Pull out of the data below the stretch of lines bounded by the one containing "right_arm() indicator_lamp();" and the one containing "HALF_OPEN = math.radians(6.32)", both bounds included, unchanged.

[Extracted data entries]
(begin)
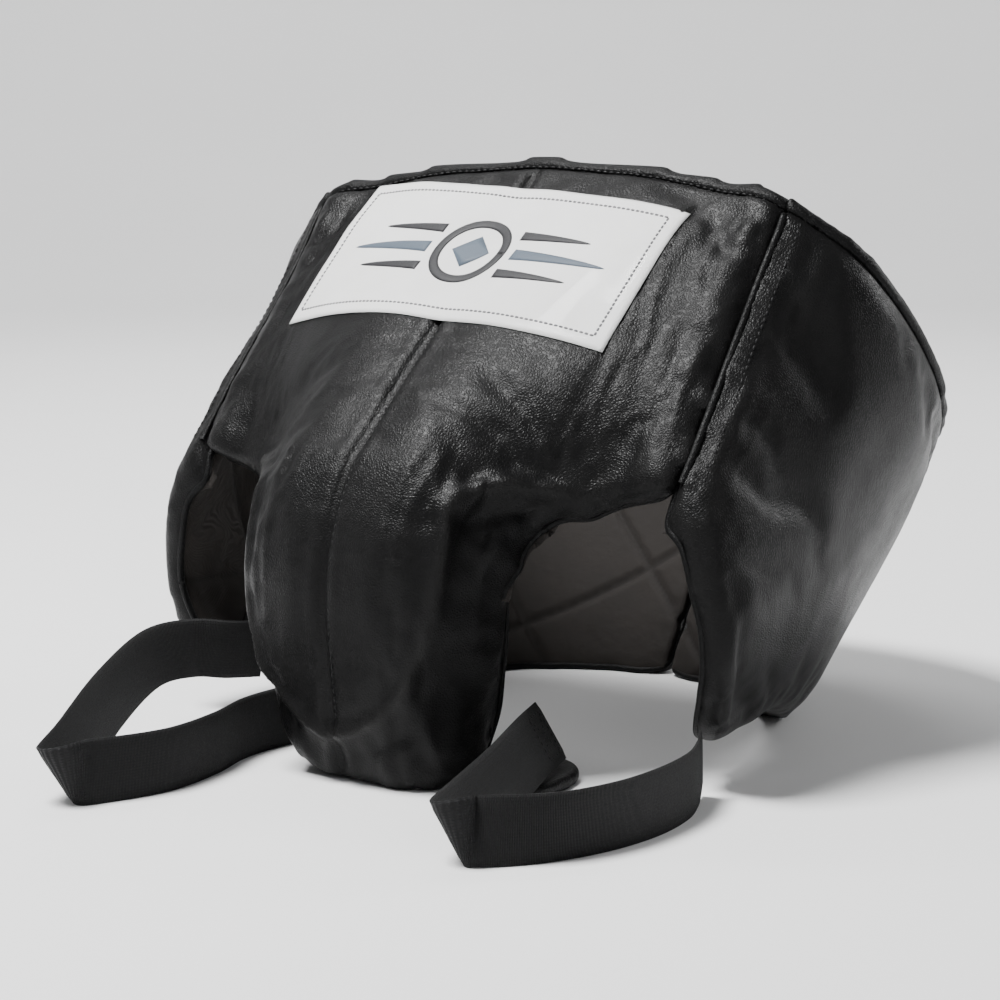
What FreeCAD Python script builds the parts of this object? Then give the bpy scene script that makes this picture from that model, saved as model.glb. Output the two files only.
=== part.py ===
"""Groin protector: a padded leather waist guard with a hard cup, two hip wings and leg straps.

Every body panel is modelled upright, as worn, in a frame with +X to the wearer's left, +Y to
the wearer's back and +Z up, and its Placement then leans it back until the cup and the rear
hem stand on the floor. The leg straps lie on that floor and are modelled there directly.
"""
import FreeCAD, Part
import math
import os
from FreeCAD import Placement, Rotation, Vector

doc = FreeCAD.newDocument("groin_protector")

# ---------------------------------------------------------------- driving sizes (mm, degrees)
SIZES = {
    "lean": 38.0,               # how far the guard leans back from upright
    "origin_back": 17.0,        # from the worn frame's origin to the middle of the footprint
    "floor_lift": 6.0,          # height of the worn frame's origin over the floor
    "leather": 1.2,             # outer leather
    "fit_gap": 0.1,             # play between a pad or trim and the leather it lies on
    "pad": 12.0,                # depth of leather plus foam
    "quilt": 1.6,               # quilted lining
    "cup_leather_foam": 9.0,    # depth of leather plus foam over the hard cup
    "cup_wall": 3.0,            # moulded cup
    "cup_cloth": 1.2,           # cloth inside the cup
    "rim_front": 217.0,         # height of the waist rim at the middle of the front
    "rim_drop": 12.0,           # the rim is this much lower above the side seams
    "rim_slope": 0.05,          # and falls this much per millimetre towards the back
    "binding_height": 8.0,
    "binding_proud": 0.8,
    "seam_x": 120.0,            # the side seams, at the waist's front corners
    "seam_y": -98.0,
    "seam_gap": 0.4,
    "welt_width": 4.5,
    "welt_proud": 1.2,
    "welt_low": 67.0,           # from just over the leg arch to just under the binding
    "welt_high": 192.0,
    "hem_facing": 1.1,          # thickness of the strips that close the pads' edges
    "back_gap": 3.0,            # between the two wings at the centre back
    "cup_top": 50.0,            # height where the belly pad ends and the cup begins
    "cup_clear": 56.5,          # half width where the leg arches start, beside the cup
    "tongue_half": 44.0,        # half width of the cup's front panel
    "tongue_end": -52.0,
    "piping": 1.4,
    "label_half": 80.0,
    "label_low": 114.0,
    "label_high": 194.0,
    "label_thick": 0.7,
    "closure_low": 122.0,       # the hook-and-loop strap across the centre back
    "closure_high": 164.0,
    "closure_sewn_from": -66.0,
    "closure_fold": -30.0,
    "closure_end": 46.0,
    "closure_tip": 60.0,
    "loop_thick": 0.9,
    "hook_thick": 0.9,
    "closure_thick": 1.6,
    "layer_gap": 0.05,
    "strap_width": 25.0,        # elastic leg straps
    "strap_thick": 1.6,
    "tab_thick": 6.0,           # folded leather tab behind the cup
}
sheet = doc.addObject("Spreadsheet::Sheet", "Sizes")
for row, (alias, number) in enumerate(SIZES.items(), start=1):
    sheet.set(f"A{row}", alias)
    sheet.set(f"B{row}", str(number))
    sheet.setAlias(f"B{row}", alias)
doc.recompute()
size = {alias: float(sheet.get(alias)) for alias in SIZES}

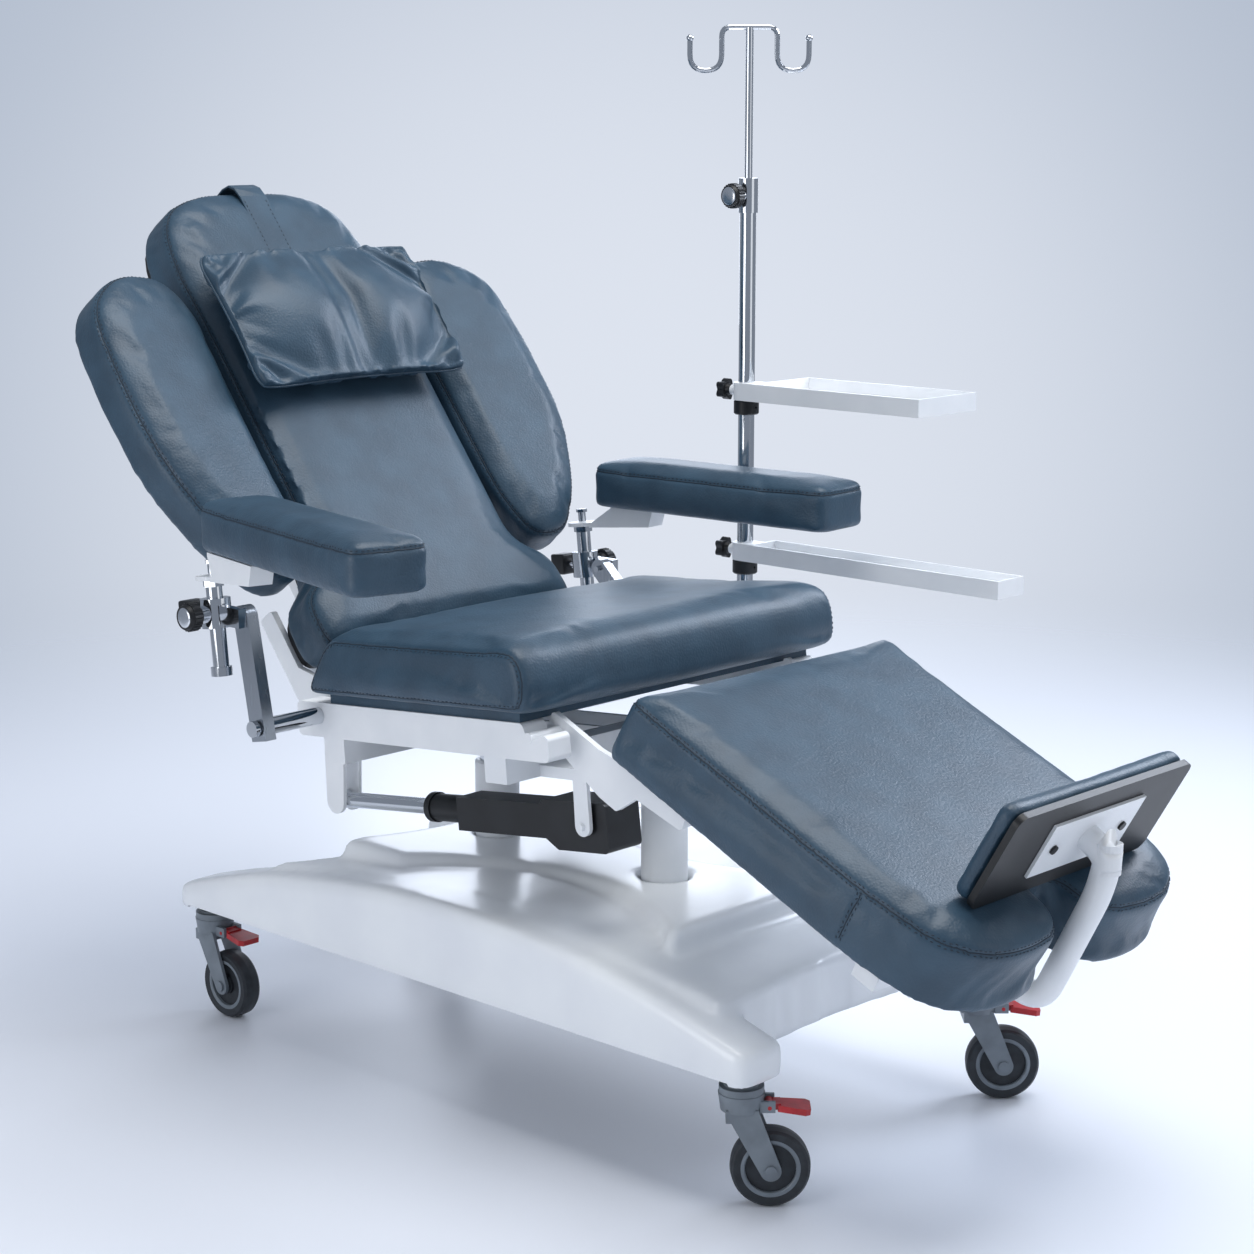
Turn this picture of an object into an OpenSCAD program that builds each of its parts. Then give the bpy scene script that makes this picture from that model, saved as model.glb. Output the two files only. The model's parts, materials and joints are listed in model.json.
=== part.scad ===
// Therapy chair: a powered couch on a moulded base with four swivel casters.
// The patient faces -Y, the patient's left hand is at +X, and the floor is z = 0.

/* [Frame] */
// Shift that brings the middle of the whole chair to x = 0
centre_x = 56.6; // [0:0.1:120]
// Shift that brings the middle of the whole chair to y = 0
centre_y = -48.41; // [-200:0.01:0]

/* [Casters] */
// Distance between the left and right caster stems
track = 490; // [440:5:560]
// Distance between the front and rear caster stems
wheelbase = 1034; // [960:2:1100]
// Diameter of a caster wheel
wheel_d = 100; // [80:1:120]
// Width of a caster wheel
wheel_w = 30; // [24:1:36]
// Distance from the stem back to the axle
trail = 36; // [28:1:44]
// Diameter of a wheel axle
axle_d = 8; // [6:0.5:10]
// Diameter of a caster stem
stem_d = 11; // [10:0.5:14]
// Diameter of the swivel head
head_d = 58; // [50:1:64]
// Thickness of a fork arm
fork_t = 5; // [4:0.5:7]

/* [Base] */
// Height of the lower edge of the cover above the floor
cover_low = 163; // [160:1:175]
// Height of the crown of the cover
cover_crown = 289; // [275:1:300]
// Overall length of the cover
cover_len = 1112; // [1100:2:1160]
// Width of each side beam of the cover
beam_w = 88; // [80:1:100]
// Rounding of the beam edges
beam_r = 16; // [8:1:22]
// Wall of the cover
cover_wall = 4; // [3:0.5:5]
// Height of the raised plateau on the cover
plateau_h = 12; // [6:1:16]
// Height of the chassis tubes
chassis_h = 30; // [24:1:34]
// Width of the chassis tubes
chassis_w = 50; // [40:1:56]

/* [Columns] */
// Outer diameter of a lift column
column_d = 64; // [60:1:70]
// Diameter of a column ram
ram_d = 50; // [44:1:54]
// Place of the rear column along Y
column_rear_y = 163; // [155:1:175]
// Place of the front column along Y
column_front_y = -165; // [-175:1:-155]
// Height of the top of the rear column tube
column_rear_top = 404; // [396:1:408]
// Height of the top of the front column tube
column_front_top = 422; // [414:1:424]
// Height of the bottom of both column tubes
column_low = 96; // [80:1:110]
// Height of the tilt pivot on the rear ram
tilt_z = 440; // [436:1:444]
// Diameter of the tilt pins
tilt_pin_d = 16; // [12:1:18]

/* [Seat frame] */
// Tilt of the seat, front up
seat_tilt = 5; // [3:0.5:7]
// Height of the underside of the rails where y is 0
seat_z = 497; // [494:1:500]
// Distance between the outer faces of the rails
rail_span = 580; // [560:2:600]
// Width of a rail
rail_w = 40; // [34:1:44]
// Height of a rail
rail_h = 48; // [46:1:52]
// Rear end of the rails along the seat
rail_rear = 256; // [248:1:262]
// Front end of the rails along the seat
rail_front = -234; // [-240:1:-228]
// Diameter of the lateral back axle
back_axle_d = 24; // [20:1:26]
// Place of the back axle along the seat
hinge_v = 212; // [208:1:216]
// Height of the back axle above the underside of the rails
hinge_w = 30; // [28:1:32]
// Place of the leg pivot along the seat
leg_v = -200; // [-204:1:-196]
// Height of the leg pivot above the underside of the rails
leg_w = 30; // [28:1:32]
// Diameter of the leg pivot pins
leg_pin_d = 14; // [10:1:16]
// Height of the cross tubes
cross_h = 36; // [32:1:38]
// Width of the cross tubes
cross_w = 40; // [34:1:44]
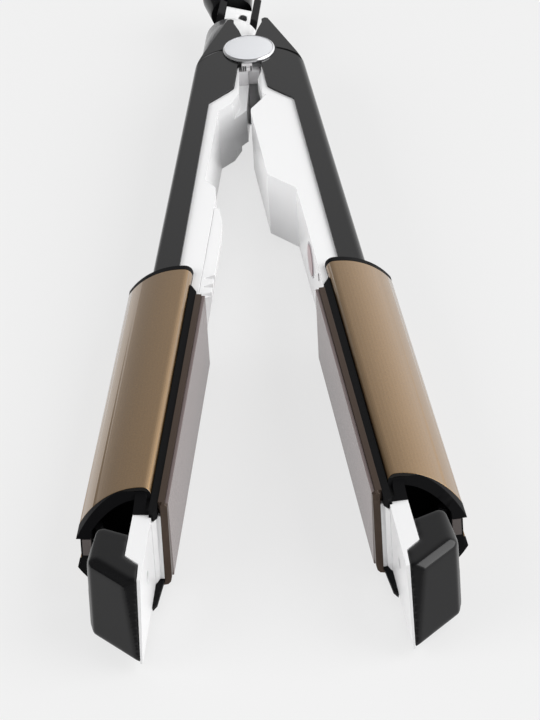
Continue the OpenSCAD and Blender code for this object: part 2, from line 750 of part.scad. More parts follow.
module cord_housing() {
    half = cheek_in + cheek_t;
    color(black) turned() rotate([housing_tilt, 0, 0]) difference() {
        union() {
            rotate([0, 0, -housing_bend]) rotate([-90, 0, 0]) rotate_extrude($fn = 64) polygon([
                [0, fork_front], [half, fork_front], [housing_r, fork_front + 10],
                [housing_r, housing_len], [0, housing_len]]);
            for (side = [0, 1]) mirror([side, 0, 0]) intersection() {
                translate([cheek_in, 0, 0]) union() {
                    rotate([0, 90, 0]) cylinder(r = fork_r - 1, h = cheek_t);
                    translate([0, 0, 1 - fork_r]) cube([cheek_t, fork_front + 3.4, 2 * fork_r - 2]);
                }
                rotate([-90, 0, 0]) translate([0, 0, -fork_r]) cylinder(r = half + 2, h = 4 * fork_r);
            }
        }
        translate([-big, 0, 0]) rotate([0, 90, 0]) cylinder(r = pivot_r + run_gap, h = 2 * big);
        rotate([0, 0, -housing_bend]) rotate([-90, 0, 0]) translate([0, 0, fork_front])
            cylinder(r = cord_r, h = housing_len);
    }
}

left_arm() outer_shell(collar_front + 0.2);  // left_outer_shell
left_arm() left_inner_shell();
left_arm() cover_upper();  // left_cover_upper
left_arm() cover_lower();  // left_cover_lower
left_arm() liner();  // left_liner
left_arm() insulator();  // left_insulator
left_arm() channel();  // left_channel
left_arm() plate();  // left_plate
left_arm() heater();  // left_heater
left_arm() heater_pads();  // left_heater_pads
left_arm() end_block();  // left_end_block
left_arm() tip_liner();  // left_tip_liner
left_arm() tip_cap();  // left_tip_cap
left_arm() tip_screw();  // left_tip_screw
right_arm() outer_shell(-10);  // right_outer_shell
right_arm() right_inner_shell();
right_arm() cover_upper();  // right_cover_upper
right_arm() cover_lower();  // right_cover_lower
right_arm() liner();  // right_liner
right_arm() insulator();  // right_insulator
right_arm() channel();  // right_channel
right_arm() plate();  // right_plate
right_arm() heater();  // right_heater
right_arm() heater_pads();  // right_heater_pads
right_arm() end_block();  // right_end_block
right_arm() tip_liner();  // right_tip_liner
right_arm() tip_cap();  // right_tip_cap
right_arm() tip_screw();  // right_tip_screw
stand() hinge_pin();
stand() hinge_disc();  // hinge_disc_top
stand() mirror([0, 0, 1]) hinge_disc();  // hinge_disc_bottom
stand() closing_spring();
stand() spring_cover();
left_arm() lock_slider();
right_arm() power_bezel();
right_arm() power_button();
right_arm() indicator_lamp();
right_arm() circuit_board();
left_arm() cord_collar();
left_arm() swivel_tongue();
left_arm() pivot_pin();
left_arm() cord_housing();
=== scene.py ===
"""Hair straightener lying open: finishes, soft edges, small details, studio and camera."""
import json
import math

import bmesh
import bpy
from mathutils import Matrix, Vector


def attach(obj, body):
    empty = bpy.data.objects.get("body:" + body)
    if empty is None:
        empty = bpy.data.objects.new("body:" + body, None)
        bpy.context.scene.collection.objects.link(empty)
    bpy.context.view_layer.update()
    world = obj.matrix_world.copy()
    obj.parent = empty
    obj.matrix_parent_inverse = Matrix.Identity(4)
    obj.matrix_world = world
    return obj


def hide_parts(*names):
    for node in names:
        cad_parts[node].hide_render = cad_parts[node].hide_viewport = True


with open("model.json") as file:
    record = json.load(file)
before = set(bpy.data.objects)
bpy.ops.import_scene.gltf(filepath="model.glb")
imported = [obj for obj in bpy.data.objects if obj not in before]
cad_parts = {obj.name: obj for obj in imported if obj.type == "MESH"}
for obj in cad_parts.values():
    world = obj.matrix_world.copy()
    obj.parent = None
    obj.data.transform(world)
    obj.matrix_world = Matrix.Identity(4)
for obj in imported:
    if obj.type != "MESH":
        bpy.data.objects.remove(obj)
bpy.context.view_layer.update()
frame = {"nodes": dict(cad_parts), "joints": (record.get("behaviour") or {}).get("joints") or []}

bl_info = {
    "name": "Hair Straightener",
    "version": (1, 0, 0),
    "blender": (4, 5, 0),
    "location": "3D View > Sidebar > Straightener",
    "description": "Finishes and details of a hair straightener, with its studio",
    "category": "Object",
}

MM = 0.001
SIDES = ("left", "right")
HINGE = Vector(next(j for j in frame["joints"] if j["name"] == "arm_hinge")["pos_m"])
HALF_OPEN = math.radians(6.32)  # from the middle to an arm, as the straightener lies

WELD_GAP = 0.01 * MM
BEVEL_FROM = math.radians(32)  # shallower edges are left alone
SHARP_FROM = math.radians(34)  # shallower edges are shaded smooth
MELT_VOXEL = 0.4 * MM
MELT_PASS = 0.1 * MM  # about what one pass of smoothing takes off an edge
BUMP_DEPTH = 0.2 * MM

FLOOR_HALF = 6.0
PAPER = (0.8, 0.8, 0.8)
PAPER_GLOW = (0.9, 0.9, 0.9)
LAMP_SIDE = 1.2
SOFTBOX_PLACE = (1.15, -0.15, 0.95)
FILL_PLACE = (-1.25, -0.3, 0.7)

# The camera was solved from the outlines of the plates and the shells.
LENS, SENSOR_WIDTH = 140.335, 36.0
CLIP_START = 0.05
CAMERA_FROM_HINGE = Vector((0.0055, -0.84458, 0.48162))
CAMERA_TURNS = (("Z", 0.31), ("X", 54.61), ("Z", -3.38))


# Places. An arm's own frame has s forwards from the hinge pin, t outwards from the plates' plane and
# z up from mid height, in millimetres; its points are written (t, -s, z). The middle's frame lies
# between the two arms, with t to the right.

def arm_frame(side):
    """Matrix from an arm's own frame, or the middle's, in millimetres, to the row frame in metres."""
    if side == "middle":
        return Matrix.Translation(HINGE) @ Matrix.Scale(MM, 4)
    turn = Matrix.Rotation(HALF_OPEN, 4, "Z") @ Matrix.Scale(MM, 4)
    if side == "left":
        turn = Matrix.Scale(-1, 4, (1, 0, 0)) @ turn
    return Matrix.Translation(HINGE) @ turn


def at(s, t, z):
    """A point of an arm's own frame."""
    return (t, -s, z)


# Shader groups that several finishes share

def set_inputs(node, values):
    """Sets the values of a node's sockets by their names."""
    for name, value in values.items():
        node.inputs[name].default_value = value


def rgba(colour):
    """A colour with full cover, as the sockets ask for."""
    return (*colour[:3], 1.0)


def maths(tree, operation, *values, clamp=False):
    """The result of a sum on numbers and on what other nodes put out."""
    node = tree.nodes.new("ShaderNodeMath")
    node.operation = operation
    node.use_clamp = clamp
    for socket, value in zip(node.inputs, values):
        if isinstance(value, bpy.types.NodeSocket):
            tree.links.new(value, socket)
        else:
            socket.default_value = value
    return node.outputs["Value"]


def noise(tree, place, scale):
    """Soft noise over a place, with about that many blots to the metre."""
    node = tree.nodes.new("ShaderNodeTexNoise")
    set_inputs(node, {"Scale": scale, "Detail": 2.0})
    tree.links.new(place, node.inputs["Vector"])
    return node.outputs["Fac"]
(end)
== Answer to the problem ==
right_arm() indicator_lamp();
right_arm() circuit_board();
left_arm() cord_collar();
left_arm() swivel_tongue();
left_arm() pivot_pin();
left_arm() cord_housing();
=== scene.py ===
"""Hair straightener lying open: finishes, soft edges, small details, studio and camera."""
import json
import math

import bmesh
import bpy
from mathutils import Matrix, Vector


def attach(obj, body):
    empty = bpy.data.objects.get("body:" + body)
    if empty is None:
        empty = bpy.data.objects.new("body:" + body, None)
        bpy.context.scene.collection.objects.link(empty)
    bpy.context.view_layer.update()
    world = obj.matrix_world.copy()
    obj.parent = empty
    obj.matrix_parent_inverse = Matrix.Identity(4)
    obj.matrix_world = world
    return obj


def hide_parts(*names):
    for node in names:
        cad_parts[node].hide_render = cad_parts[node].hide_viewport = True


with open("model.json") as file:
    record = json.load(file)
before = set(bpy.data.objects)
bpy.ops.import_scene.gltf(filepath="model.glb")
imported = [obj for obj in bpy.data.objects if obj not in before]
cad_parts = {obj.name: obj for obj in imported if obj.type == "MESH"}
for obj in cad_parts.values():
    world = obj.matrix_world.copy()
    obj.parent = None
    obj.data.transform(world)
    obj.matrix_world = Matrix.Identity(4)
for obj in imported:
    if obj.type != "MESH":
        bpy.data.objects.remove(obj)
bpy.context.view_layer.update()
frame = {"nodes": dict(cad_parts), "joints": (record.get("behaviour") or {}).get("joints") or []}

bl_info = {
    "name": "Hair Straightener",
    "version": (1, 0, 0),
    "blender": (4, 5, 0),
    "location": "3D View > Sidebar > Straightener",
    "description": "Finishes and details of a hair straightener, with its studio",
    "category": "Object",
}

MM = 0.001
SIDES = ("left", "right")
HINGE = Vector(next(j for j in frame["joints"] if j["name"] == "arm_hinge")["pos_m"])
HALF_OPEN = math.radians(6.32)  # from the middle to an arm, as the straightener lies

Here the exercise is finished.